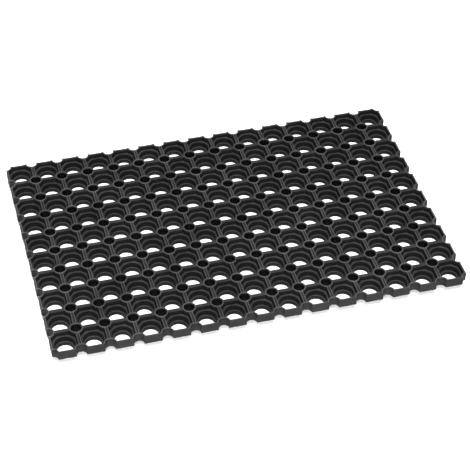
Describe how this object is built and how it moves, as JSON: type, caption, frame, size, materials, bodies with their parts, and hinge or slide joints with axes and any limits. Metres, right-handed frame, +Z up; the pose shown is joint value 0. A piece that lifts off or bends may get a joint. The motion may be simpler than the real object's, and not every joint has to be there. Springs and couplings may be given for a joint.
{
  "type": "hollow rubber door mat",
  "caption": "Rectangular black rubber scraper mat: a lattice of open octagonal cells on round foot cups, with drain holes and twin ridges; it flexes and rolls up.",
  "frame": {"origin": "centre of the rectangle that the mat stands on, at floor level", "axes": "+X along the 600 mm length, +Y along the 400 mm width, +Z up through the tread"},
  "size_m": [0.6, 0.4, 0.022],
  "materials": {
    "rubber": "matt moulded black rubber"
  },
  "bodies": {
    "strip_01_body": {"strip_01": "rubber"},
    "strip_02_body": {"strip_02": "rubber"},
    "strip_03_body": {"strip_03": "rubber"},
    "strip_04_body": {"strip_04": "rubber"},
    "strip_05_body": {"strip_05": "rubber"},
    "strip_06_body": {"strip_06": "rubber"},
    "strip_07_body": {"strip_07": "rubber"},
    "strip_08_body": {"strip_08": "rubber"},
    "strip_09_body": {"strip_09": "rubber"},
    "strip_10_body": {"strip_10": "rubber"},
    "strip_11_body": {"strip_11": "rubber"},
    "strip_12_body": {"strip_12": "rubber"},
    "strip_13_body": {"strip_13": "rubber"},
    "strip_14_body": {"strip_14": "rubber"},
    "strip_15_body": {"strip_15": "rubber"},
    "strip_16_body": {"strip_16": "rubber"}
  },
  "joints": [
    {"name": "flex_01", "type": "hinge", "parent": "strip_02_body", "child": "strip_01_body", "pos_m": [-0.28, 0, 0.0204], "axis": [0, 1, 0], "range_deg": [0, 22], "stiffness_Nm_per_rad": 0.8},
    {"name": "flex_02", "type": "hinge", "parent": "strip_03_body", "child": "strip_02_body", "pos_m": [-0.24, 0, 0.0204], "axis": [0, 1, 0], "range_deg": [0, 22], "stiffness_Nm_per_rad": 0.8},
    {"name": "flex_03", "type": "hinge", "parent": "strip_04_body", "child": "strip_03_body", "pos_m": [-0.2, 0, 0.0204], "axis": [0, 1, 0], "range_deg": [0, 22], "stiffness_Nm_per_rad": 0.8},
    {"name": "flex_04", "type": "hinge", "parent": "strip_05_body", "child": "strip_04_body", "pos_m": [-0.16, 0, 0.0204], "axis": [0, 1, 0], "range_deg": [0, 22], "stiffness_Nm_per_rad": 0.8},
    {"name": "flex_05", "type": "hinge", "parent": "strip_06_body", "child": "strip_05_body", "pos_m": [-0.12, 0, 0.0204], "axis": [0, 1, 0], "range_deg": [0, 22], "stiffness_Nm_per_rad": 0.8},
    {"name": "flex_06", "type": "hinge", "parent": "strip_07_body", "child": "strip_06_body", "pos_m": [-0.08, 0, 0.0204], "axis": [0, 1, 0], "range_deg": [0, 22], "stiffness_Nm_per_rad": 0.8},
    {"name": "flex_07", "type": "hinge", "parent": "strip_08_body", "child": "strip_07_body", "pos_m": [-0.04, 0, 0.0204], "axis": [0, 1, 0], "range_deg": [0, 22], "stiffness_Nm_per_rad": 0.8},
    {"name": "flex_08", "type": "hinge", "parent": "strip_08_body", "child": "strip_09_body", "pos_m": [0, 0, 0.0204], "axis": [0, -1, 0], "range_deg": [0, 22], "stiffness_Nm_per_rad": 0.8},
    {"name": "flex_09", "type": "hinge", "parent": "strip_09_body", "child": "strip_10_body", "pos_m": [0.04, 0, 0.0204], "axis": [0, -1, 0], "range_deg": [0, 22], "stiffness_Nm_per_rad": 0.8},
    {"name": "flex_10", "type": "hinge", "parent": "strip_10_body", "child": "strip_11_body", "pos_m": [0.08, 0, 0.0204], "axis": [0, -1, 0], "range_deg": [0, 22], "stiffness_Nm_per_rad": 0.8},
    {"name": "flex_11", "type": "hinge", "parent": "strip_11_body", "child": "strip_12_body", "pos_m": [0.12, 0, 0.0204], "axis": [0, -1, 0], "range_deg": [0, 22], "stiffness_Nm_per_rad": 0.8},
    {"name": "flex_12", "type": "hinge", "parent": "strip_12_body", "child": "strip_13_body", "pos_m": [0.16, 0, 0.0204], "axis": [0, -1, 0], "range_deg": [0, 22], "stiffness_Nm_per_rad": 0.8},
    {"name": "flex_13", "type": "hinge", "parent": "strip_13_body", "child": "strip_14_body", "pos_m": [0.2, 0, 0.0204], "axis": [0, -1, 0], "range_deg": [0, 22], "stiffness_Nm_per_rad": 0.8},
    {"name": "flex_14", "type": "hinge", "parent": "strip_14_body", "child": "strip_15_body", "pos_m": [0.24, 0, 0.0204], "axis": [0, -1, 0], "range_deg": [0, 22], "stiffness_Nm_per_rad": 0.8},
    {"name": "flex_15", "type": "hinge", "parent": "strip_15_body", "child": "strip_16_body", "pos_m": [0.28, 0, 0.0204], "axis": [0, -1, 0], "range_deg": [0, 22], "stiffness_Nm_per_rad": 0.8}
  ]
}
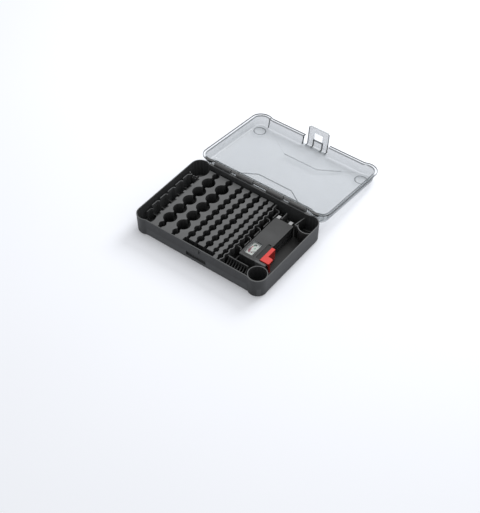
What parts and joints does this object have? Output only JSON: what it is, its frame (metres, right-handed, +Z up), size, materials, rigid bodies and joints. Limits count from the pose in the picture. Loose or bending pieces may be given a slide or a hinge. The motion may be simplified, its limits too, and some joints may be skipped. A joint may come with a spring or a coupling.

········

Extract each entry in full and write it down exactly.

Finished exercise:
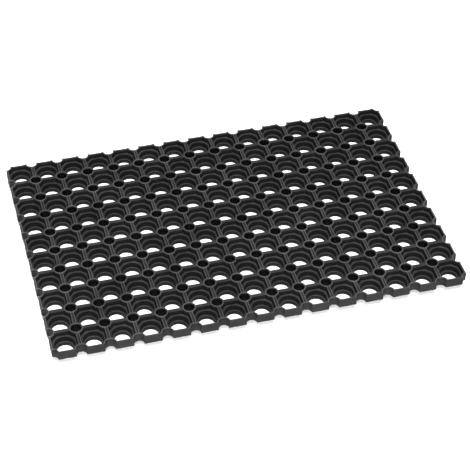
Describe how this object is built and how it moves, as JSON: type, caption, frame, size, materials, bodies with their parts, and hinge or slide joints with axes and any limits. Metres, right-handed frame, +Z up; the pose shown is joint value 0. A piece that lifts off or bends may get a joint. The motion may be simpler than the real object's, and not every joint has to be there. Springs and couplings may be given for a joint.
{
  "type": "hollow rubber door mat",
  "caption": "Rectangular black rubber scraper mat: a lattice of open octagonal cells on round foot cups, with drain holes and twin ridges; it flexes and rolls up.",
  "frame": {"origin": "centre of the rectangle that the mat stands on, at floor level", "axes": "+X along the 600 mm length, +Y along the 400 mm width, +Z up through the tread"},
  "size_m": [0.6, 0.4, 0.022],
  "materials": {
    "rubber": "matt moulded black rubber"
  },
  "bodies": {
    "strip_01_body": {"strip_01": "rubber"},
    "strip_02_body": {"strip_02": "rubber"},
    "strip_03_body": {"strip_03": "rubber"},
    "strip_04_body": {"strip_04": "rubber"},
    "strip_05_body": {"strip_05": "rubber"},
    "strip_06_body": {"strip_06": "rubber"},
    "strip_07_body": {"strip_07": "rubber"},
    "strip_08_body": {"strip_08": "rubber"},
    "strip_09_body": {"strip_09": "rubber"},
    "strip_10_body": {"strip_10": "rubber"},
    "strip_11_body": {"strip_11": "rubber"},
    "strip_12_body": {"strip_12": "rubber"},
    "strip_13_body": {"strip_13": "rubber"},
    "strip_14_body": {"strip_14": "rubber"},
    "strip_15_body": {"strip_15": "rubber"},
    "strip_16_body": {"strip_16": "rubber"}
  },
  "joints": [
    {"name": "flex_01", "type": "hinge", "parent": "strip_02_body", "child": "strip_01_body", "pos_m": [-0.28, 0, 0.0204], "axis": [0, 1, 0], "range_deg": [0, 22], "stiffness_Nm_per_rad": 0.8},
    {"name": "flex_02", "type": "hinge", "parent": "strip_03_body", "child": "strip_02_body", "pos_m": [-0.24, 0, 0.0204], "axis": [0, 1, 0], "range_deg": [0, 22], "stiffness_Nm_per_rad": 0.8},
    {"name": "flex_03", "type": "hinge", "parent": "strip_04_body", "child": "strip_03_body", "pos_m": [-0.2, 0, 0.0204], "axis": [0, 1, 0], "range_deg": [0, 22], "stiffness_Nm_per_rad": 0.8},
    {"name": "flex_04", "type": "hinge", "parent": "strip_05_body", "child": "strip_04_body", "pos_m": [-0.16, 0, 0.0204], "axis": [0, 1, 0], "range_deg": [0, 22], "stiffness_Nm_per_rad": 0.8},
    {"name": "flex_05", "type": "hinge", "parent": "strip_06_body", "child": "strip_05_body", "pos_m": [-0.12, 0, 0.0204], "axis": [0, 1, 0], "range_deg": [0, 22], "stiffness_Nm_per_rad": 0.8},
    {"name": "flex_06", "type": "hinge", "parent": "strip_07_body", "child": "strip_06_body", "pos_m": [-0.08, 0, 0.0204], "axis": [0, 1, 0], "range_deg": [0, 22], "stiffness_Nm_per_rad": 0.8},
    {"name": "flex_07", "type": "hinge", "parent": "strip_08_body", "child": "strip_07_body", "pos_m": [-0.04, 0, 0.0204], "axis": [0, 1, 0], "range_deg": [0, 22], "stiffness_Nm_per_rad": 0.8},
    {"name": "flex_08", "type": "hinge", "parent": "strip_08_body", "child": "strip_09_body", "pos_m": [0, 0, 0.0204], "axis": [0, -1, 0], "range_deg": [0, 22], "stiffness_Nm_per_rad": 0.8},
    {"name": "flex_09", "type": "hinge", "parent": "strip_09_body", "child": "strip_10_body", "pos_m": [0.04, 0, 0.0204], "axis": [0, -1, 0], "range_deg": [0, 22], "stiffness_Nm_per_rad": 0.8},
    {"name": "flex_10", "type": "hinge", "parent": "strip_10_body", "child": "strip_11_body", "pos_m": [0.08, 0, 0.0204], "axis": [0, -1, 0], "range_deg": [0, 22], "stiffness_Nm_per_rad": 0.8},
    {"name": "flex_11", "type": "hinge", "parent": "strip_11_body", "child": "strip_12_body", "pos_m": [0.12, 0, 0.0204], "axis": [0, -1, 0], "range_deg": [0, 22], "stiffness_Nm_per_rad": 0.8},
    {"name": "flex_12", "type": "hinge", "parent": "strip_12_body", "child": "strip_13_body", "pos_m": [0.16, 0, 0.0204], "axis": [0, -1, 0], "range_deg": [0, 22], "stiffness_Nm_per_rad": 0.8},
    {"name": "flex_13", "type": "hinge", "parent": "strip_13_body", "child": "strip_14_body", "pos_m": [0.2, 0, 0.0204], "axis": [0, -1, 0], "range_deg": [0, 22], "stiffness_Nm_per_rad": 0.8},
    {"name": "flex_14", "type": "hinge", "parent": "strip_14_body", "child": "strip_15_body", "pos_m": [0.24, 0, 0.0204], "axis": [0, -1, 0], "range_deg": [0, 22], "stiffness_Nm_per_rad": 0.8},
    {"name": "flex_15", "type": "hinge", "parent": "strip_15_body", "child": "strip_16_body", "pos_m": [0.28, 0, 0.0204], "axis": [0, -1, 0], "range_deg": [0, 22], "stiffness_Nm_per_rad": 0.8}
  ]
}
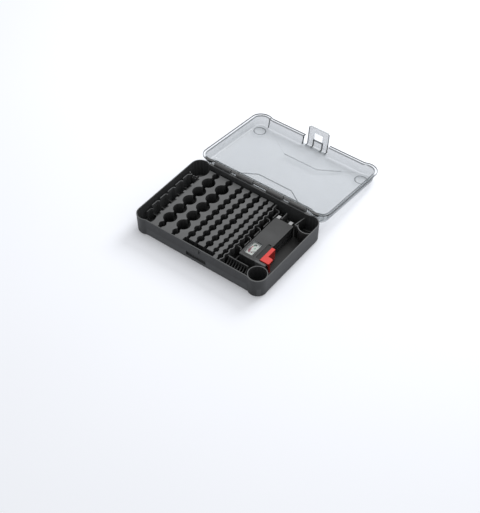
What parts and joints does this object have? Output only JSON: what it is, its frame (metres, right-handed, +Z up), size, materials, rigid bodies and joints. Limits count from the pose in the picture. Loose or bending pieces may be given a slide or a hinge. The motion may be simplified, its limits too, and some joints may be skipped. A joint may come with a spring or a coupling.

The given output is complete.